Other Nonparametric Methods

MWW Rank Sum Test: The Mann-Whitney-Wilcoxon Rank Sum Test can be performed using wilcox.test. Make sure to set paired=F or it will do the Wilcoxon Signed Rank Test instead.

Friedman's Test and Two-way ANOVA: The following code will analyze the data in Example 1 on page 371-372.

homeowner<-factor(c(rep(1:12,4)))

grass<-factor(c(rep(1,12),rep(2,12),rep(3,12),rep(4,12)))
obs<-c(4,4,3,3,4,2,1,2,3.5,4,4,3.5,3,2,1.5,1,2,2,3,4,1,1,2,1,
2,3,1.5,2,1,2,2,1,2,3,3,2,1,1,4,4,3,4,4,3,3.5,2,1,3.5)

friedman.test(obs,grass,homeowner)
summary(aov(obs~grass+homeowner))
Note that for Friedman's test, the first variable must be the observations, the second must be the treatments, and the third must be the blocks. For the ANOVA you need to look at the line that is for the treatment variable to find the correct p-value.

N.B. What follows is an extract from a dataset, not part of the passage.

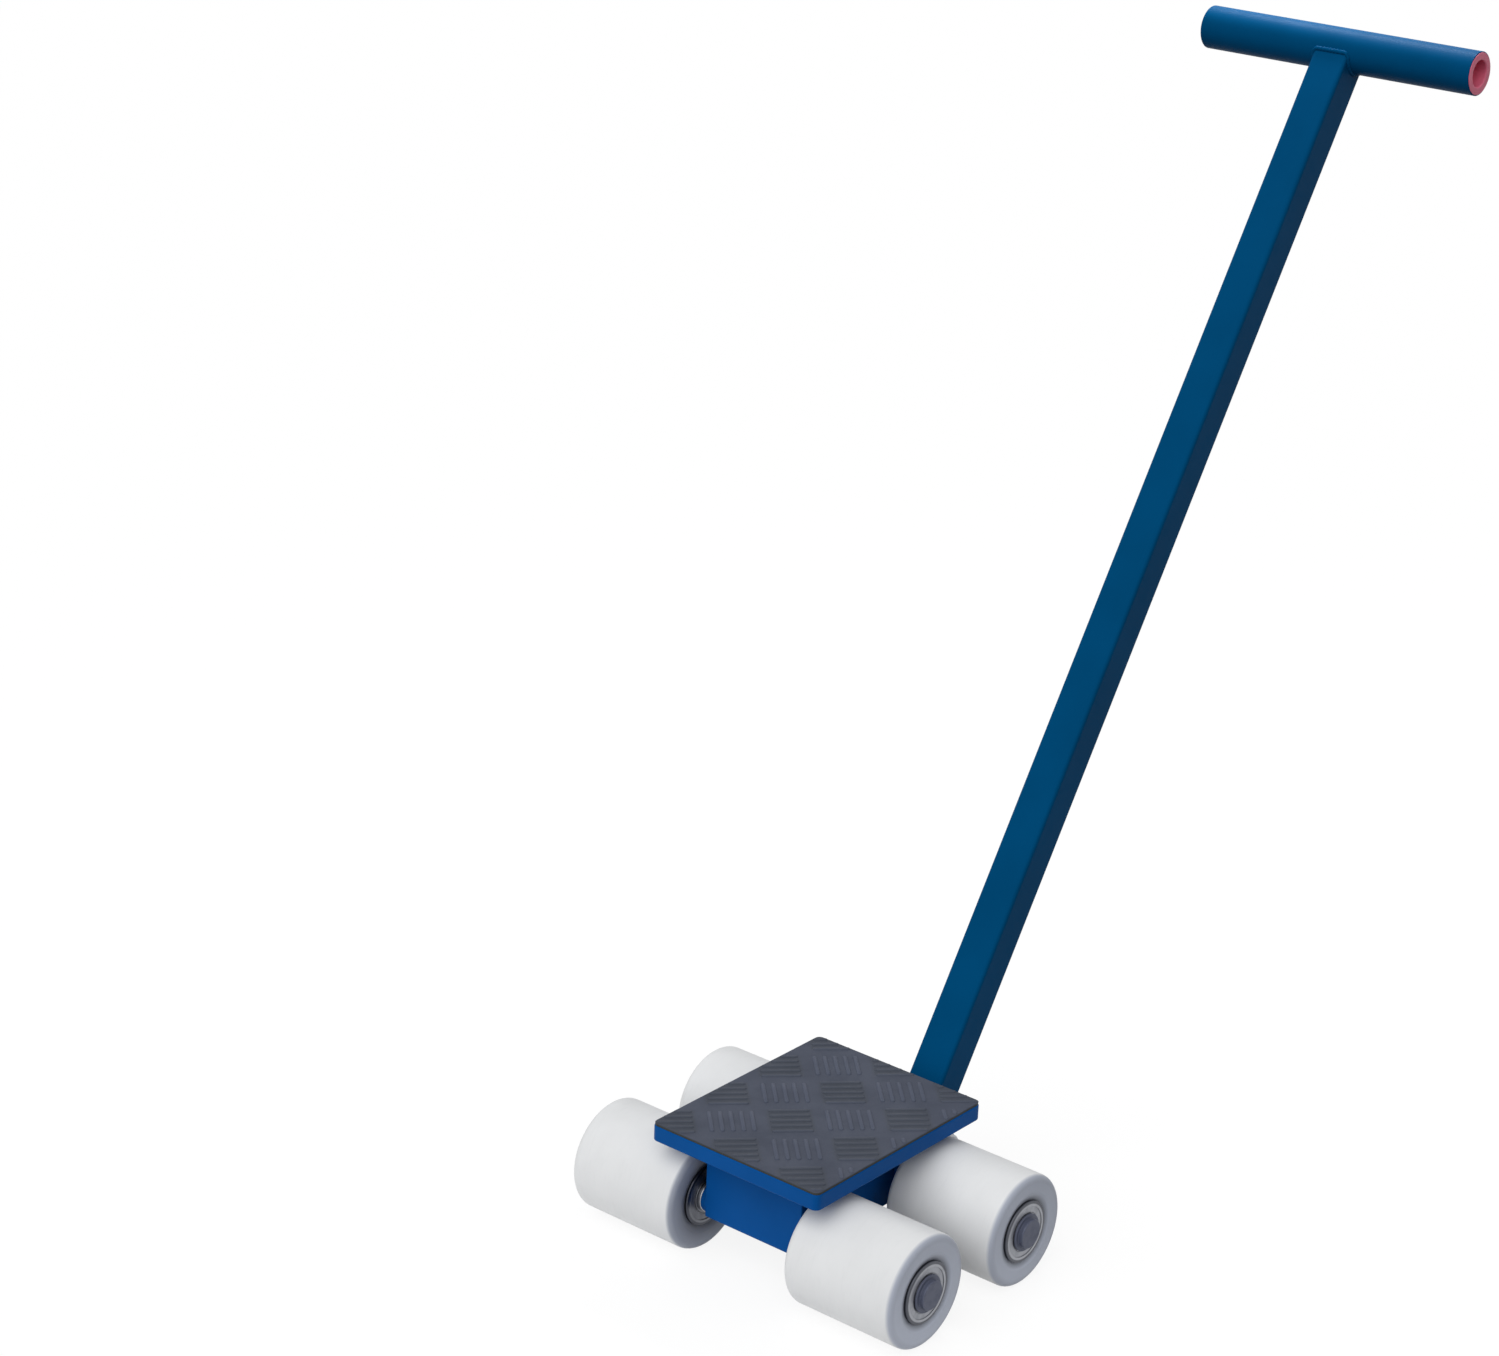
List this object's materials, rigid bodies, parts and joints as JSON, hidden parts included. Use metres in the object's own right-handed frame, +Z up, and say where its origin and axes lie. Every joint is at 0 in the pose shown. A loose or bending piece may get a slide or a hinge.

Notes on Copying, Pasting, and Printing Graphics:

In general, you will want to type your programs in MS Word or notepad, and then copy and paste them into the X-window. To copy from the X-window, simply highlight the text you want with the left mouse button. To paste into the X-window, simply hit both mouse buttons simultaneously.

To print a graphic, you need to set it to the right printer. Otherwise the default is the printer that the SUN machine is actually in. (Probably 310 LeConte.) To print to the printer LEX-3 in 303A, you would need to go to the "Options" menu, and choose "Printing..." In the command box, make it say lp -dlex3  Now simply click the "Print" button, and note that it should say at the bottom of the graphic window that it has printed. Simply hit close to make that window go away. Note that you can't view or print the graphics if you are using telnet instead of X-windows.